I'm not just criticizing "overall continuity problems and lack of interest in plot coherency," although that's a *biiiig* part of it.

But I'm also criticizing the totally lame-brain ideas for individual episodes that became more and more frequent, which to me *can* be laid at the feet of the individual scriptwriters.

I'm referring to ideas like, "Hey, let's ship Michael and Nikita off to Podunk, Tennessee (or wherever it was supposed to be, I've suppressed as much as possible from that episode) and surround them with quaint rural stereotypes who...drumroll...turn out to be Red Cell agents!" Or Toys in the Basement, He Came From Four, or the infamous "neural scraping" episode ("Hey, what if George could download everyone's brain!!!!"), and many others.
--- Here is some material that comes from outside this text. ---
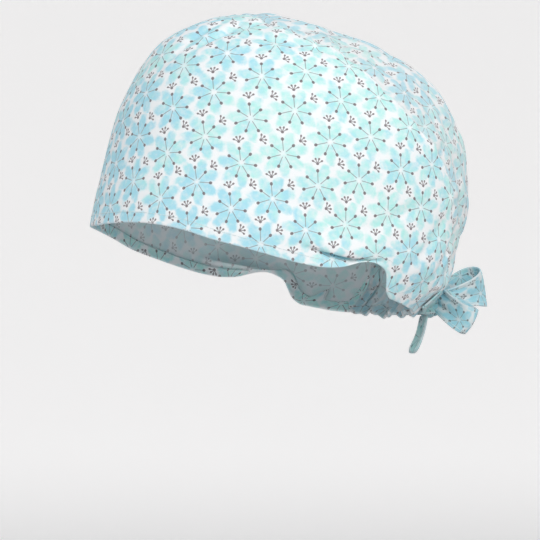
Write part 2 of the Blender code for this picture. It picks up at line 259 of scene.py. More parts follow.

These were all just *so* stupid, as individual eps, that I could barely stand it. *Sigh*

Re: Not to beat a dead horse...

Date: 2004-10-06 09:40 pm (UTC)
From: [identity profile] jaybee65.livejournal.com
Forgot to add...

I agree with you to the extent people dismiss everything after S1, though. For those people, it may very well be more a matter of disliking the new Michael/Nikita dynamic.

Re: Not to beat a dead horse...

Date: 2004-10-06 09:55 pm (UTC)
From: [identity profile] nell65.livejournal.com
Well - yes. The individual plots were also sillier more of the time. Or, seemed so anyway. Though I liked the *idea* of Michael and Nikita going to a small town thinking it's one thing but discovering another. The notion that no one else noticed a large satalite crash to earth and came to investigate? That was utterly bizzare. Though was it really any more bizzare than a mentally handicaped man being the only person who could prevent the nuclear warhead from exploding?

I blame the producers for the brain scrape thing.

Assuming that they gave the order - we'd like a flashback ep! Figure out someway to do an entre ep with only ten minutes of new film!!1!!

It isn't the claim that the writing or the plots were uneven and occasionally very silly indeed that I quibble with - rather it is the model of declension from a peak of clever coherence that irks me. Especially when I see it dated from S2. As a fan of the whole.